[Dataset rows]
______________________________

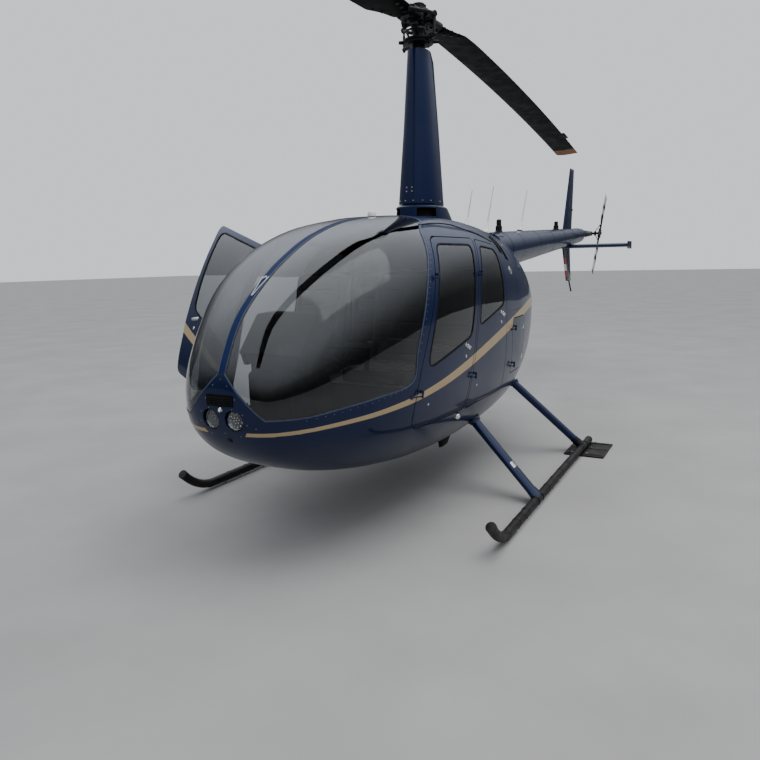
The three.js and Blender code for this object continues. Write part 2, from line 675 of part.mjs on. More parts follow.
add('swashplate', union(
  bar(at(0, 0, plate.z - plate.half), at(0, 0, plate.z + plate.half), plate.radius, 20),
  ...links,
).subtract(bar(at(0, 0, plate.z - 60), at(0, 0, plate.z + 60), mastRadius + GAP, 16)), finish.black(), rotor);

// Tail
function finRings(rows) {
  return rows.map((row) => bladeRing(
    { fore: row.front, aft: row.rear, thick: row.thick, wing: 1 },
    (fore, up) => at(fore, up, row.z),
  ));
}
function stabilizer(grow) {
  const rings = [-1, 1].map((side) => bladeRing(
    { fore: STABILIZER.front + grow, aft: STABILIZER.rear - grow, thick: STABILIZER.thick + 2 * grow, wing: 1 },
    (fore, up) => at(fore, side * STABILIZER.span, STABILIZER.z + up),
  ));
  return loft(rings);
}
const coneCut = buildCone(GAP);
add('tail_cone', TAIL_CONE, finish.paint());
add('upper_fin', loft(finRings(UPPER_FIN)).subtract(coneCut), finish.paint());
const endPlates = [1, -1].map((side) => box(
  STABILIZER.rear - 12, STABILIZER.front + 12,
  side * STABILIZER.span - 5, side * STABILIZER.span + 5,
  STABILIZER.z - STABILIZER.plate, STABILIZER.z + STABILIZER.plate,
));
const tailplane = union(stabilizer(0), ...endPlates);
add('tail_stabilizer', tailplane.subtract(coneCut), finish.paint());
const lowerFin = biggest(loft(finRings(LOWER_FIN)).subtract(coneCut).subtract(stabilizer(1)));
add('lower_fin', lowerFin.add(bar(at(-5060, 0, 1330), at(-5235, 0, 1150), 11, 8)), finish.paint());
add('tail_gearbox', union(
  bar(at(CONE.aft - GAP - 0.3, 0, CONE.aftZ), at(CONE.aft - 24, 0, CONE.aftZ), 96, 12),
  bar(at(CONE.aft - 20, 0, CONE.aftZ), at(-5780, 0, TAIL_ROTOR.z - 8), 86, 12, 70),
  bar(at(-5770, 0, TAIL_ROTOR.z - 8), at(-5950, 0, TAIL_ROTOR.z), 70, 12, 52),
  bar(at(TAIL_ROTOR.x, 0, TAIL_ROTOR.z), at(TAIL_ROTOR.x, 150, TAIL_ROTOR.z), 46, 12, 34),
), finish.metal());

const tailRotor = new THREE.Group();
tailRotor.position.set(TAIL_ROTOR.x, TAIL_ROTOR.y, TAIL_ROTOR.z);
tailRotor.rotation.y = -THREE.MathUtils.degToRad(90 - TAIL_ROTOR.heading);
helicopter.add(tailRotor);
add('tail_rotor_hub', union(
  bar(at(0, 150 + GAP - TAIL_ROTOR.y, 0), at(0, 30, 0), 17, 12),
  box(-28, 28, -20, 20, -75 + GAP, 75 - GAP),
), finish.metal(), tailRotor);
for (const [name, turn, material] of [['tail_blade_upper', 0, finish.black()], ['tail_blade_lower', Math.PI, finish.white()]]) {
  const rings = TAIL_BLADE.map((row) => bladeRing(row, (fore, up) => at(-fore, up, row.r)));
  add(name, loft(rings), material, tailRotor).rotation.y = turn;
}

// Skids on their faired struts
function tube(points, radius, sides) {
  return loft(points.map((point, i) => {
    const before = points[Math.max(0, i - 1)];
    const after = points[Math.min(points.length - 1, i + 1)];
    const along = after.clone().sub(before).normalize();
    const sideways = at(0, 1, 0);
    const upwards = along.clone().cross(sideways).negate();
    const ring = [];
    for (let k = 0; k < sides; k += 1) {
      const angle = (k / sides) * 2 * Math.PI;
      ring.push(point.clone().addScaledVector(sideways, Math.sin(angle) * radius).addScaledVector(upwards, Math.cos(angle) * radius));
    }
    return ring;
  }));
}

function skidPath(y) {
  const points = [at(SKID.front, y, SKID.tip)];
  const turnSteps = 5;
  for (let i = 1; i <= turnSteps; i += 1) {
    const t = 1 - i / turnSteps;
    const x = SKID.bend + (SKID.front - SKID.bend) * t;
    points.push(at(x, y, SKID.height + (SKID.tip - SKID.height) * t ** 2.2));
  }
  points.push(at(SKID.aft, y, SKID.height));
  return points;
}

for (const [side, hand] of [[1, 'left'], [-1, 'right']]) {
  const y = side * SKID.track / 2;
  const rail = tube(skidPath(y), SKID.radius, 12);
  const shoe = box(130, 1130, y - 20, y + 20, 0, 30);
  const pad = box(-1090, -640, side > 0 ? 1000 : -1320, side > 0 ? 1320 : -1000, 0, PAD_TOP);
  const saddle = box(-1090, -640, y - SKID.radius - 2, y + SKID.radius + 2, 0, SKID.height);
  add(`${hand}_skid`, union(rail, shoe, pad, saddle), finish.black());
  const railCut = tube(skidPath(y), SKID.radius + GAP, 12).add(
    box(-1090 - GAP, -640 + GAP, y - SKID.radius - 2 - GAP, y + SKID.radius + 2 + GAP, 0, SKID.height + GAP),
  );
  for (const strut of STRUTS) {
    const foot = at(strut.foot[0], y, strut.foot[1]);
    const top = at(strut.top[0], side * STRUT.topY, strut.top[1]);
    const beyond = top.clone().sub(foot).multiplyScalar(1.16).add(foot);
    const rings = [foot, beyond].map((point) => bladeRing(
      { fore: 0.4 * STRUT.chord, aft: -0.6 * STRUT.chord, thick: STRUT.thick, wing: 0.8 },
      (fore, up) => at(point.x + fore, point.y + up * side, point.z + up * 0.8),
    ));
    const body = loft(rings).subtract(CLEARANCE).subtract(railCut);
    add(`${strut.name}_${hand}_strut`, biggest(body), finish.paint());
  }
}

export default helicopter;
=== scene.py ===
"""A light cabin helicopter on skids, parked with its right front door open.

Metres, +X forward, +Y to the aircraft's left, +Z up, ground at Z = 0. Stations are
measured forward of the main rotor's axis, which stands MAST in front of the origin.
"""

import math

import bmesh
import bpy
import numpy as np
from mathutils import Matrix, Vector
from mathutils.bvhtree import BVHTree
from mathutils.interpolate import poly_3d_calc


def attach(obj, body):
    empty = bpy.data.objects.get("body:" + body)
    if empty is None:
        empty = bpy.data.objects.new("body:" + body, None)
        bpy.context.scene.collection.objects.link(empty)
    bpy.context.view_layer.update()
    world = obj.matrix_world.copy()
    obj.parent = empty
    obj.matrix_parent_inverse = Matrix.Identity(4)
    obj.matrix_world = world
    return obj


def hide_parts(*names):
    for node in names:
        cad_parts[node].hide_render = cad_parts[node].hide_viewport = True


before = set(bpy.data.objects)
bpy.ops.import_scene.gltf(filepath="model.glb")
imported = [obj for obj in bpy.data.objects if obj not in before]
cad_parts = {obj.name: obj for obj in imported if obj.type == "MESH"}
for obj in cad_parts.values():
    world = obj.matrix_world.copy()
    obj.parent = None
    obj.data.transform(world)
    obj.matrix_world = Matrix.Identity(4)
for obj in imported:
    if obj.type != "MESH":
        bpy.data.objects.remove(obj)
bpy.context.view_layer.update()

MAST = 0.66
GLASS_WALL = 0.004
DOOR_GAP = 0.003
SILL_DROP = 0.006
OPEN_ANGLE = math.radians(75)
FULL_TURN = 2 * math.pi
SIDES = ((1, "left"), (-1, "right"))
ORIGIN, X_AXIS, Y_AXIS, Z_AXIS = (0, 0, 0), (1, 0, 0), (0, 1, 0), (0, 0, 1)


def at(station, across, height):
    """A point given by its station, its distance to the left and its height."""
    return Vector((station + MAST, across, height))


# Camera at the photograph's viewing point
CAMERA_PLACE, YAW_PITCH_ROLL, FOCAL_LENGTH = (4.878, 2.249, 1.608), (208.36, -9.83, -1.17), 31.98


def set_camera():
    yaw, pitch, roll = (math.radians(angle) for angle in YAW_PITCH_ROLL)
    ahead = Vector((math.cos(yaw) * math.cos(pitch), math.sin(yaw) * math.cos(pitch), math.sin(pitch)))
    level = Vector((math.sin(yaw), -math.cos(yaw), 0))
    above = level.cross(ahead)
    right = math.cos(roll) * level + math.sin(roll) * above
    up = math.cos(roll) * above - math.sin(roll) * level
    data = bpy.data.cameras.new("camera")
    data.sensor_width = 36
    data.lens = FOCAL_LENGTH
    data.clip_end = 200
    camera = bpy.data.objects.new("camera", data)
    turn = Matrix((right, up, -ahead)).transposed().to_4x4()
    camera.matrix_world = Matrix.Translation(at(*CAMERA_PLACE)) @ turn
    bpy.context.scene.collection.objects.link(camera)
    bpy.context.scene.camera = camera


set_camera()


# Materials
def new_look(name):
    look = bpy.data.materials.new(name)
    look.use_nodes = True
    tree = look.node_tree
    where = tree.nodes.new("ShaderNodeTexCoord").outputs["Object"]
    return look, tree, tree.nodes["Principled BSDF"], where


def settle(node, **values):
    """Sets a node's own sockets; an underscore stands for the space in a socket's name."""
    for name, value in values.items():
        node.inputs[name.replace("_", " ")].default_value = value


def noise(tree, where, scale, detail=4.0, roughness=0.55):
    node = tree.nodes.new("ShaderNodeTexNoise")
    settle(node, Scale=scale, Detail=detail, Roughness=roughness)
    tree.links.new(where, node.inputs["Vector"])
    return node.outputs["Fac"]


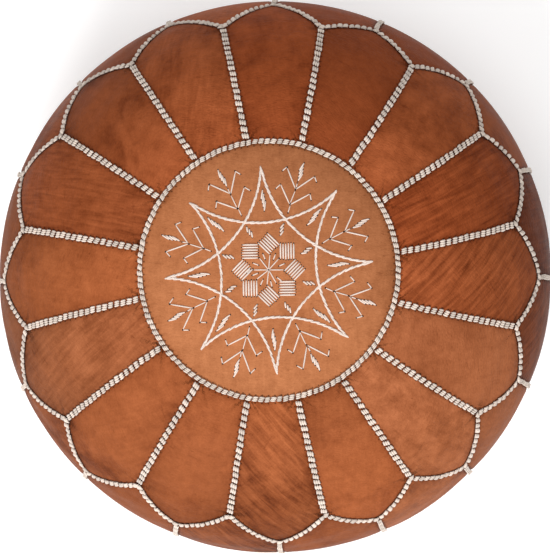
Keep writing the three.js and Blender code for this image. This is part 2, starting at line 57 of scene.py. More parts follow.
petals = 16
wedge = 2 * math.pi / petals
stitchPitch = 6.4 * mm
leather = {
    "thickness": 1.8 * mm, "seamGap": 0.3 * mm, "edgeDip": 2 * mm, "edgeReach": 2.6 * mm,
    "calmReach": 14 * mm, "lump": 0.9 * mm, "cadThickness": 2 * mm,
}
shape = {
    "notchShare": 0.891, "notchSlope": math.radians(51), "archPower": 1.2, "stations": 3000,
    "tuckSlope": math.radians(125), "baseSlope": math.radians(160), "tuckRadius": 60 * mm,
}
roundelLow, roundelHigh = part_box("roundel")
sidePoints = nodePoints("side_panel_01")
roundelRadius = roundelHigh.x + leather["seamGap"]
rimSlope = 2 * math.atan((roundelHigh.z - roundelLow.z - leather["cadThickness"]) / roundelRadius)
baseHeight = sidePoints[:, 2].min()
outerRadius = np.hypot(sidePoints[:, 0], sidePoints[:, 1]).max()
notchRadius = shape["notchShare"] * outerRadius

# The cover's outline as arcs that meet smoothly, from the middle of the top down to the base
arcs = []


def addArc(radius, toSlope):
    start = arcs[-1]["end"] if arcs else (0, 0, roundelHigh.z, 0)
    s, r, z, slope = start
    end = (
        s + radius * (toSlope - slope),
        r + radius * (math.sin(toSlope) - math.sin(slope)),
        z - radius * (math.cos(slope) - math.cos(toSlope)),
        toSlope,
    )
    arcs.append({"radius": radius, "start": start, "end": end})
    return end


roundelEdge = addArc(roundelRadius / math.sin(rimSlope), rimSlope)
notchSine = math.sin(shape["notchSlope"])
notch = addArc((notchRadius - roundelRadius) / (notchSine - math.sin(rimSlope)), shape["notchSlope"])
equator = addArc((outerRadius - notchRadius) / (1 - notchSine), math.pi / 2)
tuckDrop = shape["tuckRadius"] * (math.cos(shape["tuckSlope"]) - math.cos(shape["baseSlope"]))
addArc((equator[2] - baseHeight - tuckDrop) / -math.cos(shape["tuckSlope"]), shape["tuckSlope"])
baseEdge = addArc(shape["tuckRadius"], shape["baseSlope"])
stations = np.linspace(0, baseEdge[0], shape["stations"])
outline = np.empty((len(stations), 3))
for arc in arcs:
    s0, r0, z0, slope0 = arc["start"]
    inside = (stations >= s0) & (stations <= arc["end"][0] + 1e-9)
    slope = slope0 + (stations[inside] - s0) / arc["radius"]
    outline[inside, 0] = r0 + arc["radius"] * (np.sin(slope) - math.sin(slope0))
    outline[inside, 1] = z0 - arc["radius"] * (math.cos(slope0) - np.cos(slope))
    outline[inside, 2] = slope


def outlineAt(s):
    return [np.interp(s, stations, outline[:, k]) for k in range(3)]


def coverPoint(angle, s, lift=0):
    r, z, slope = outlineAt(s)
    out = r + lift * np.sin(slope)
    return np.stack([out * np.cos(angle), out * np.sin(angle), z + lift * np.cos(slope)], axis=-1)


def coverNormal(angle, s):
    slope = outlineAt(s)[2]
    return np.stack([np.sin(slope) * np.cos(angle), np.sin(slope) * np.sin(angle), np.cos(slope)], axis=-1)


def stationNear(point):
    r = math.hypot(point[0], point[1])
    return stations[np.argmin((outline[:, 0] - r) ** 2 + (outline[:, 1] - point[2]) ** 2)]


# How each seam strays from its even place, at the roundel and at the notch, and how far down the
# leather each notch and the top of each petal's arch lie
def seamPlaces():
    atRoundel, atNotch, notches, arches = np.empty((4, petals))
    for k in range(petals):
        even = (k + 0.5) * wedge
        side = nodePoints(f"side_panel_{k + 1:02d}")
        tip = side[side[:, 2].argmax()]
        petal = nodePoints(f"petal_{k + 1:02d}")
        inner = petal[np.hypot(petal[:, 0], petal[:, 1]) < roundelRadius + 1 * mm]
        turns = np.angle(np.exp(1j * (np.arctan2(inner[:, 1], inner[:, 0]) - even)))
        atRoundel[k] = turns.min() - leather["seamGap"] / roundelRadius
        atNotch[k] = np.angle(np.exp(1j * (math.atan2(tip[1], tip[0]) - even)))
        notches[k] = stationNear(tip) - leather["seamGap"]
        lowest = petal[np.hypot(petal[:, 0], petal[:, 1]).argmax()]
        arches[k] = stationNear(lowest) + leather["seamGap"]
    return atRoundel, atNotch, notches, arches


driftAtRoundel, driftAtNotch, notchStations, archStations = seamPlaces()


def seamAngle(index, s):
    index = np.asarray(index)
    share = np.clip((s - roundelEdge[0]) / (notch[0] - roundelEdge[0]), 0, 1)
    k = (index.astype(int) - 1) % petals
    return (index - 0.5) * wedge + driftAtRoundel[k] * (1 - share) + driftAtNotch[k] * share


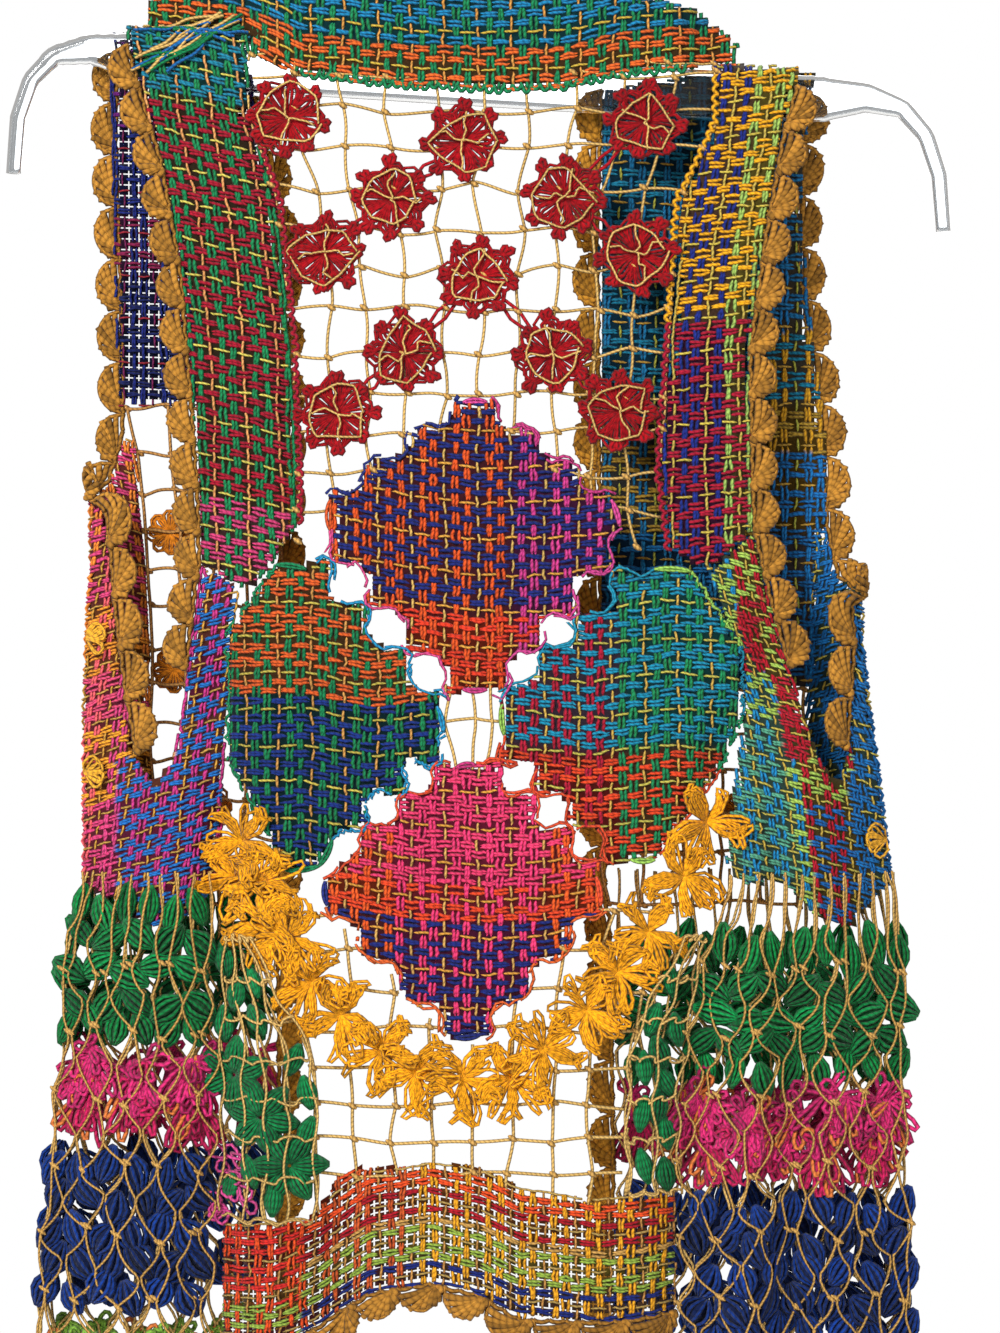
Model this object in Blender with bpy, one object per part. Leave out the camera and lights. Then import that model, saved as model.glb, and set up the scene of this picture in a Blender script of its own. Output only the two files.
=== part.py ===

______________________________

--- GIVEN EXERCISE ---
Quote only the lines running from the line that holds "const body = loft(rings).subtract(CLEARANCE).subtract(railCut);" to the line that holds "front door open.", both ends included.

--- RESPONSE TO THIS EXERCISE ---
    const body = loft(rings).subtract(CLEARANCE).subtract(railCut);
    add(`${strut.name}_${hand}_strut`, biggest(body), finish.paint());
  }
}

export default helicopter;
=== scene.py ===
"""A light cabin helicopter on skids, parked with its right front door open.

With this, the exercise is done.